Lutte contre le trafic de psychotropes : l’ordonnance à trois souches divise

Le trafic de psychotropes a pris une ampleur considérable ces dernières années en Algérie. Régulièrement, les services de sécurité annoncent d’importantes saisies de ces médicaments, objet d’un trafic juteux. Pour lutter contre ce phénomène, le gouvernement a pris des mesures. Ainsi, un décret exécutif fixant les modalités de contrôle administratif, technique et de sécurité des substances et médicaments ayant des propriétés psychotropes, publié dans le Journal officiel du 5 janvier dernier, entre en vigueur le 3 novembre prochain. Mais ce décret ne fait pas l’unanimité parmi les médecins et les pharmaciens.

« Un décret rédigé dans la précipitation sans les psychiatres »

« Ce décret a été rédigé dans la précipitation, en dépit du bon sens, sans avoir consulté les principaux concernés, les psychiatres, et sous la pression du syndicat des pharmaciens, le Snapo », accuse le Dr Mahmoud  Boudarene, médecin-psychiatre, interrogé par TSA.

Selon lui, « ce décret pointe du doigt le médecin et en fait le pourvoyeur des drogues, alors que cela est totalement faux et injuste ». 

« Les médecins et les pharmaciens indélicats existent. Il faut les punir sévèrement s’ils se sont rendus coupables de prescriptions complaisantes de psychotropes mais il ne faut pas stigmatiser les malades, et il ne faut pas montrer du doigt le médecin qui n’est en aucun cas responsable du trafic de psychotropes », clame-t-il.

À la faveur du nouveau décret, « aucune prescription de (ces) médicaments ne sera autorisée avec une ordonnance ordinaire mais une ordonnance à plusieurs copies de différentes couleurs avec un numéro de série ».

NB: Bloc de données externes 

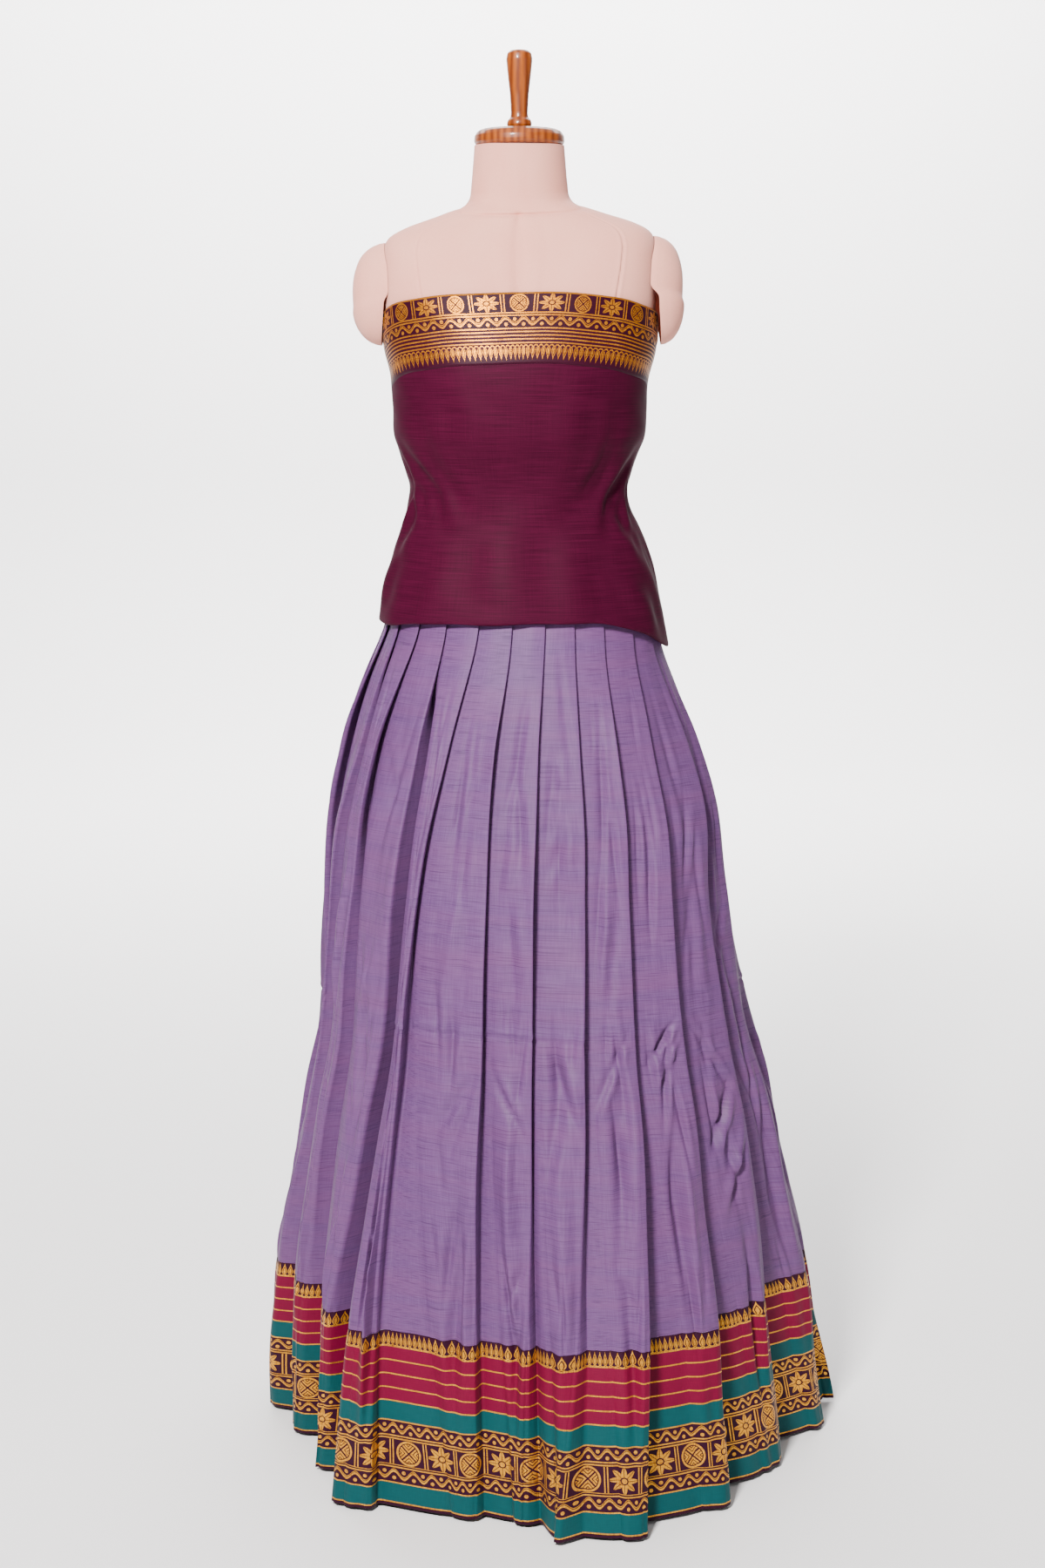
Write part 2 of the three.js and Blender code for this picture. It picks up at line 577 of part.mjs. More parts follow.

Une disposition critiquée par le psychiatre. « Ce type d’ordonnance stigmatise le malade et ne règle pas le problème. Cette procédure complique l’acte médical et le rend d’autant plus complexe qu’un registre doit être tenu par le médecin et qu’il faut le faire parapher tous les mois par la DSP (direction de la santé) », dénonce le Dr Boudarene.

Le SNPAA appelle à reporter l’application du décret   

Le Syndicat national des pharmaciens algériens agréés (SNPPA) pointe la conjoncture dans laquelle le décret a été publié, marquée par la crise sanitaire liée au Covid-19.

« Ceci a poussé le gouvernement à publier le texte dans la précipitation », souligne le SNPAA dans un communiqué. Selon le président du SNPAA, Toufik Bentouila, la non-publication de la liste des produits autorisés dans le Journal officiel rend « impossible » l’application dudit décret et engage les pharmaciens dans des procédures judiciaires qui pourraient les conduire en prison « pour avoir exercé leur métier en délivrant des médicaments qui ne sont pas classés comme psychotropes ».

Le SNPAA « appelle à la nécessité de reporter l’application du décret » et propose de procéder à sa révision « de façon à garantir les droits des malades et des professionnels de la santé et parmi eux les pharmaciens. »

« Tout le monde savait qu’un décret était en préparation »

Le président du Snapo, Messaoud Belambri assure que le décret « n’a pas été fait dans le secret », en réponse aux critiques sur l’exclusion de certains acteurs du secteur pour sa rédaction.

« Tout le monde savait qu’il y avait un décret en préparation qui a été publié au JO le 5 janvier 2020 », se défend M. Belambri dans une déclaration à TSA. Selon lui, le texte devait entrer en vigueur en avril avant qu’il ne soit reporté. « Ceux qui s’opposent au texte devaient prendre leurs dispositions », estime-t-il.

A ceux qui demandent le report, M. Belambri répond qu’il faut « au moins 3 mois » pour le faire, mais que pendant ce temps, à partir du 3 novembre le texte entre en application « par la force de la loi ».

L’institution d’une ordonnance à trois souches vise à « sécuriser, attester la validité et l’authenticité de la prescription », relève Belambri. Il atteste que les pharmaciens ont affaire sur le terrain à beaucoup de fausses ordonnances. « Avec les ordonnances à souches, il y a une sécurisation et une authentification de la prescription », assure-t-il. M. Belambri annonce que l’ordonnance électronique est en projet.